### Task description
Repeat exactly the lines of the listing below, please, starting with the first and ending with the line containing "radius = INNER_ARC_RADIUS + inset"; leave out the rest.

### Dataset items
/---

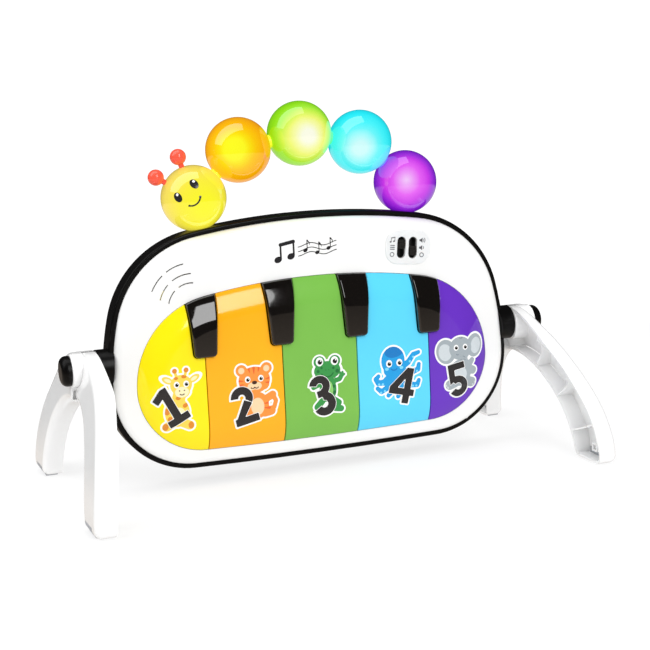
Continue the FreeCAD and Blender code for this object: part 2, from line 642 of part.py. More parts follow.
def leg_outline(inset):
    """Front leg's side profile as a face in the YZ plane, from the butt line to the sole."""
    cy, cz = INNER_ARC_CENTRE
    radius = INNER_ARC_RADIUS + inset

    def on_arc(y):
        return V(0, y, cz + math.sqrt(radius ** 2 - (y - cy) ** 2))

    sole = PAD_THICK + inset
    heel = V(0, cy - math.sqrt(radius ** 2 - (sole - cz) ** 2), sole)
    butt = on_arc(-BUTT_GAP)
    inner = Part.Arc(butt, on_arc(-60), heel).toShape()
    outer_points = moved_inside(LEG_OUTER_LINE, inset)
    outer = curve_through(outer_points)
    toe = V(0, TOE_Y, sole)
    knee = V(0, TOE_CORNER[0] + 0.7 * inset, TOE_CORNER[1] + 0.7 * inset)
    corner = Part.Arc(outer_points[-1], knee, toe).toShape()
    edges = [inner, Part.makeLine(heel, toe), corner, outer, Part.makeLine(outer_points[0], butt)]
    return Part.Face(Part.Wire(Part.__sortEdges__(edges)))


def face_edges(points, shift):
    """Section of a leg's inner or outer face: a straight stretch at the hub, then a curve down to the foot."""
    nodes = [V(x + shift, 0, z) for x, z in points]
    curve = Part.BSplineCurve()
    curve.interpolate(Points=nodes[1:], InitialTangent=nodes[1] - nodes[0], FinalTangent=nodes[-1] - nodes[-2])
    return [Part.makeLine(nodes[0], nodes[1]), curve.toShape()], nodes[0], nodes[-1]


def leg_slab(outer_face, inner_shift, outer_shift):
    """The leg's band in X, between its inner and outer faces."""
    inner, inner_top, inner_end = face_edges(LEG_INNER_FACE, inner_shift)
    outer, outer_top, outer_end = face_edges(outer_face, outer_shift)
    edges = inner + outer + [Part.makeLine(inner_top, outer_top), Part.makeLine(inner_end, outer_end)]
    face = Part.Face(Part.Wire(Part.__sortEdges__(edges)))
    face.translate(V(0, -170, 0))
    return face.extrude(V(0, 175, 0))


def outer_rim(blank):
    """Edges round the leg's outer face, without the butt line."""
    outside = []
    for face in blank.Faces:
        u0, u1, v0, v1 = face.ParameterRange
        if face.normalAt((u0 + u1) / 2, (v0 + v1) / 2).x > 0.7:
            outside.append(face)
    rim = []
    for edge in [e for face in outside for e in face.Edges]:
        owners = sum(any(edge.isSame(other) for other in face.Edges) for face in outside)
        if owners == 1 and edge.BoundBox.YMin < -BUTT_GAP - 0.01:
            rim.append(edge)
    return rim


def leg_blank(outer_face):
    side = leg_outline(0)
    side.translate(V(200, 0, 0))
    blank = side.extrude(V(55, 0, 0))
    heel = [e for e in blank.Edges if e.BoundBox.XLength > 50 and e.BoundBox.ZMax < 2 and e.BoundBox.YMin > -100]
    blank = blank.makeFillet(HEEL_ROUND, heel).common(leg_slab(outer_face, 0, 0))
    return blank.makeFillet(LEG_ROUND, outer_rim(blank))


def leg_hollow(outer_face):
    side = leg_outline(LEG_WALL)
    side.translate(V(200, 0, 0))
    hollow = side.extrude(V(55, 0, 0)).common(leg_slab(outer_face, -4, -LEG_WALL))
    return hollow.cut(rod(LEG_HUB_RADIUS + 3, (200, 0, HUB_Z), (250, 0, HUB_Z)))


def leg_ribs(hollow, outer_face):
    """Cross ribs in the channel, whose free edges dip in the middle."""
    cy, cz = INNER_ARC_CENTRE
    low = hollow.common(leg_slab(outer_face, 1.0, 0))
    ribs = []
    for angle, middle, rim_x in RIBS:
        plate = block(200, 250, cy - 0.8, cy + 0.8, cz, cz + 180)
        dip_x = rim_x + RIB_DIP - RIB_DIP_RADIUS
        plate = plate.cut(rod(RIB_DIP_RADIUS, (dip_x, cy - 2, cz + middle), (dip_x, cy + 2, cz + middle)))
        plate.rotate(V(0, cy, cz), X_AXIS, angle)
        ribs.append(low.common(plate))
    return ribs


def foot_boss(outer_face):
    """Small square socket on the channel's floor, near the foot."""
    socket = block(236, 250, *BOSS_Y, *BOSS_Z).common(leg_slab(outer_face, 0, -1.0))
    return socket.cut(block(235, 241, BOSS_Y[0] + 1.6, BOSS_Y[1] - 1.6, BOSS_Z[0] + 1.6, BOSS_Z[1] - 1.6))


def leg_arm(outer_face):
    hollow = leg_hollow(outer_face)
    return merged([leg_blank(outer_face).cut(hollow), foot_boss(outer_face)] + leg_ribs(hollow, outer_face))


def right_leg(front):
    outer_face = FRONT_OUTER_FACE if front else REAR_OUTER_FACE
    arm = leg_arm(outer_face).cut(pad_space(PAD_GAP))
    if front:
        disc = rod(LEG_HUB_RADIUS, (LEG_IN_X, 0, HUB_Z), (LAP_X - LAP_GAP, 0, HUB_Z))
        clear_x = (LAP_X - LAP_GAP, LEG_OUT_X + 5)
    else:
        arm = arm.mirror(V(0, 0, 0), Y_AXIS)
        disc = rod(LEG_HUB_RADIUS, (LAP_X + LAP_GAP, 0, HUB_Z), (LEG_OUT_X, 0, HUB_Z))
        disc = disc.makeFillet(LEG_HUB_ROUND, [e for e in disc.Edges if e.BoundBox.XMin > LEG_OUT_X - 0.1])
        clear_x = (LEG_IN_X - 5, LAP_X + LAP_GAP)
    arm = arm.cut(rod(LEG_HUB_CLEAR, (clear_x[0], 0, HUB_Z), (clear_x[1], 0, HUB_Z)))
    return merged([arm, disc]).cut(rod(PIN_RADIUS + 0.08, (190, 0, HUB_Z), (240, 0, HUB_Z)))


def pad_space(gap):
    """Corner of the foot that the pad takes: it wraps up the outer face and lies a little into the sole."""
    wrap = block(PAD_WRAP_X - gap, 252, PAD_Y[0] - gap, PAD_Y[1] + gap, -1, PAD_HEIGHT + gap)
    tread = block(PAD_TREAD_X - gap, PAD_WRAP_X + 1, PAD_Y[0] - gap, PAD_Y[1] + gap, -1, PAD_THICK + 0.8 + gap)
    return merged([wrap, tread])


def right_pad(front):
    outer_face = FRONT_OUTER_FACE if front else REAR_OUTER_FACE
    inlay = leg_blank(outer_face).common(pad_space(0))
    tread = block(PAD_TREAD_X, PAD_WRAP_X + 2, *PAD_Y, 0, PAD_THICK + 0.5)
    pad = merged([inlay, tread])
    return pad if front else pad.mirror(V(0, 0, 0), Y_AXIS)


def right_pin():
    return rod(PIN_RADIUS, (184, 0, HUB_Z), (233.5, 0, HUB_Z))


def right_cap():
    cap = rod(CAP_RADIUS, (CAP_X, 0, HUB_Z), (CAP_END_X, 0, HUB_Z))
    rim = [e for e in cap.Edges if e.BoundBox.XMin > CAP_END_X - 0.1]
    return cap.makeFillet(6.0, rim).cut(rod(PIN_RADIUS, (CAP_X - 1, 0, HUB_Z), (233.5, 0, HUB_Z)))


def right_washer():
    ring = rod(8.8, (205.0, 0, HUB_Z), (HUB_END_X, 0, HUB_Z))
    return ring.cut(rod(PIN_RADIUS + 0.05, (200, 0, HUB_Z), (210, 0, HUB_Z)))


# ---------------------------------------------------------------- all parts

def all_parts():
    parts = {
        "front_bezel": front_bezel(),
        "rear_shell": rear_shell(),
        "case_screws": case_screws(),
        "key_frame": key_frame(),
        "key_pivot_rod": pivot_rod(),
        "key_board": key_board(),
        "key_board_screws": board_screws(),
        "switch_plate": switch_plate(),
        "switch_board": switch_board(),
        "mode_switch_body": switch_body(SWITCH_XS[0]),
        "volume_switch_body": switch_body(SWITCH_XS[1]),
        "mode_switch_knob": switch_knob(SWITCH_XS[0], KNOB_OFFSETS[0]),
        "volume_switch_knob": switch_knob(SWITCH_XS[1], KNOB_OFFSETS[1]),
        "speaker_basket": speaker_basket(),
        "speaker_cone": speaker_cone(),
        "speaker_magnet": speaker_magnet(),
        "main_board": main_board(),
        "main_board_parts": board_parts(),
        "battery_box": battery_box(),
        "batteries": batteries(),
        "battery_contacts": battery_contacts(),
        "battery_door": battery_door(),
        "battery_door_screw": door_screw(),
        "arch_tube": arch_tube(ARCH_RADIUS).cut(arch_tube(ARCH_RADIUS - ARCH_WALL)),
        "led_modules": led_modules(),
    }
    for index, name in enumerate(KEY_NAMES):
        parts[f"key_{index + 1}_{name}"] = coloured_key(index)
        parts[f"key_dome_{index + 1}"] = key_dome(index)
    for index in range(4):
        parts[f"black_key_{index + 1}"] = black_key(index)
    for index, name in enumerate(BALL_NAMES):
        parts[f"light_ball_{index + 1}_{name}"] = light_ball(index)
    for index, angle in enumerate(ANTENNA_ANGLES):
        parts[f"antenna_{index + 1}"] = antenna(angle)
    legs = {"front": right_leg(True), "rear": right_leg(False)}
    pads = {"front": right_pad(True), "rear": right_pad(False)}
    for side_name, side in SIDES:
        for end in ("front", "rear"):
            parts[f"{side_name}_{end}_leg"] = mirrored(legs[end], side)
            parts[f"{side_name}_{end}_foot_pad"] = mirrored(pads[end], side)
        parts[f"{side_name}_hub_pin"] = mirrored(right_pin(), side)
        parts[f"{side_name}_hub_cap"] = mirrored(right_cap(), side)
    parts["hub_washers"] = Part.makeCompound([mirrored(right_washer(), side) for _, side in SIDES])
    return parts


def main():
    os.makedirs("parts", exist_ok=True)
    for name, shape in all_parts().items():
        if not shape.isValid() or not shape.Solids:
            raise ValueError(f"{name} is not a valid solid")
        print(f"{name}: {len(shape.Solids)} solid(s), {shape.Volume / 1000:.2f} cm3")
        shape.exportStep(f"parts/{name}.step")


main()
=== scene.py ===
import bpy
import math
import numpy as np
from mathutils import Matrix, Vector
from mathutils.bvhtree import BVHTree


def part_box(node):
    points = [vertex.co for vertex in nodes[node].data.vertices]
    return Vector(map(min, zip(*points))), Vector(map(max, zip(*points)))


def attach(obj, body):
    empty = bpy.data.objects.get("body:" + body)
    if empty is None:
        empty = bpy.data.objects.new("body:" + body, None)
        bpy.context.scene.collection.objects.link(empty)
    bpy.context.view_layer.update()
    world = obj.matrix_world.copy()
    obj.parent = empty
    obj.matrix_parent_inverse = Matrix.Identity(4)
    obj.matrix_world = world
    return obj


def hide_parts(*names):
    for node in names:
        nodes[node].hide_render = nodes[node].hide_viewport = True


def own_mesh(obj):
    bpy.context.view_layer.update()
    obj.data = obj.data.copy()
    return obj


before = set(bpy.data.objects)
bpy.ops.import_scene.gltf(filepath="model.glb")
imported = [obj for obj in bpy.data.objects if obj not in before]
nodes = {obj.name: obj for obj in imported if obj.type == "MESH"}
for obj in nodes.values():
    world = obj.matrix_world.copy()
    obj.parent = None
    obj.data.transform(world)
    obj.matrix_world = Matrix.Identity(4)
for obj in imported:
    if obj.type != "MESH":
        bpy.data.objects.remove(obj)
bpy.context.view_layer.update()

# Toy piano unit of an activity gym. The CAD nodes keep their shapes and get their materials here;
# the stickers on the keys, the switch symbols, the emblem and the face of the head ball are added, and
# copies stand for the rubber domes under the keys.
# Metres, in the frame of the CAD model. Drawings on the toy are given in millimetres.

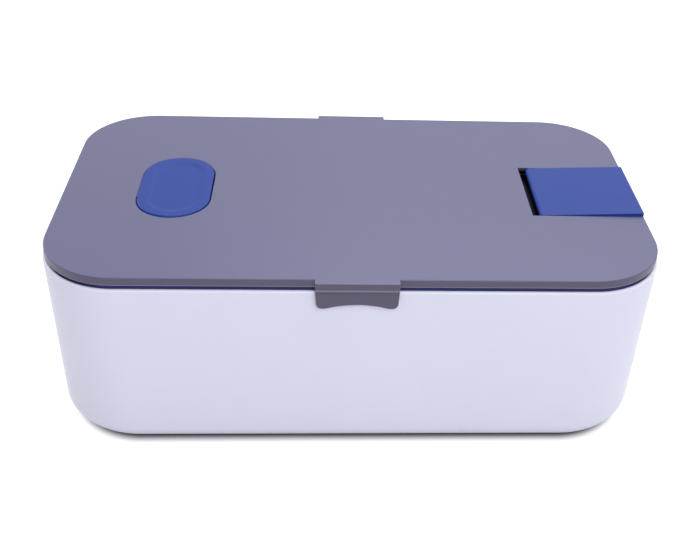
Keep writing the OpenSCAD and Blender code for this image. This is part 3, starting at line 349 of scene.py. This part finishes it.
def mouldedPlastic(name, changes):
    look = {**plasticLook, **changes}
    made, tree, shader = newMaterial(name)
    surface = useGroup(tree, mouldedSurface, look["surface"])
    color = spreadColor(tree, surface["Tone"], look["color"], look["spread"])
    if "side" in look:
        # painted light and shade: surfaces that face up get the lighter top colour, the walls a darker
        # side colour, standing in for the sheen on top and the shade on the walls
        up = axesOf(tree, coordinate(tree, "Normal"))["Z"]
        color = mixColor(tree, mapRange(tree, up, *look["upRange"], 0.0, 1.0), look["side"], color)
    # each zone paints a mark into the colour; on the lid these are painted highlights, painted shade and
    # the stress-whitened webs
    for zone in look["zones"]:
        mask = zoneMask(tree, zone)
        color = mixColor(tree, mask, color, zone["color"])
        if zone.get("paintedShadeNoGloss"):
            # for painted shade: takes the gloss away too, which a dark colour alone would leave
            tree.links.new(mask, shader.inputs["Metallic"])
    tree.links.new(color, shader.inputs["Base Color"])
    rough = mapRange(tree, surface["Rub"], 0, 1, *look["roughness"])
    tree.links.new(rough, shader.inputs["Roughness"])
    shader.inputs["Subsurface Weight"].default_value = look["depth"]
    shader.inputs["Subsurface Radius"].default_value = look["depthRadius"]
    shader.inputs["Subsurface Scale"].default_value = look["depthScale"]
    shader.inputs["Specular IOR Level"].default_value = look["specular"]
    addBump(tree, shader, surface["Height"], look["bump"], look["bumpDistance"])
    return made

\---

### Answer in full
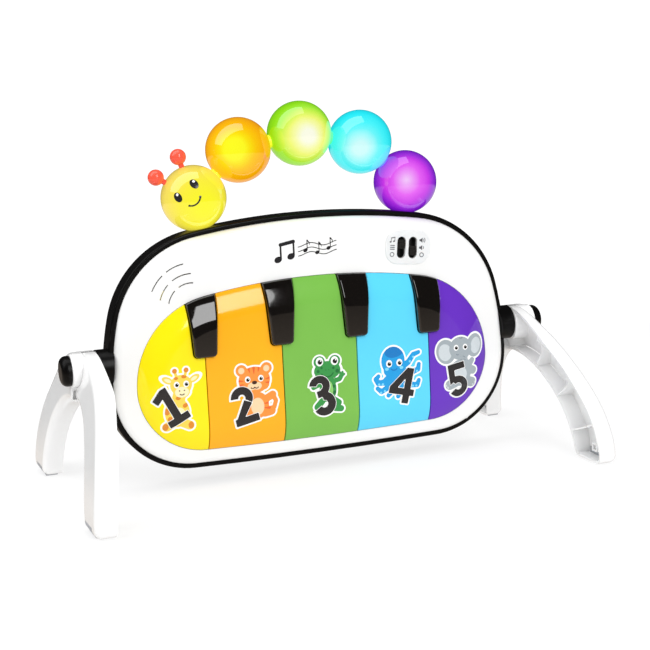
Continue the FreeCAD and Blender code for this object: part 2, from line 642 of part.py. More parts follow.
def leg_outline(inset):
    """Front leg's side profile as a face in the YZ plane, from the butt line to the sole."""
    cy, cz = INNER_ARC_CENTRE
    radius = INNER_ARC_RADIUS + inset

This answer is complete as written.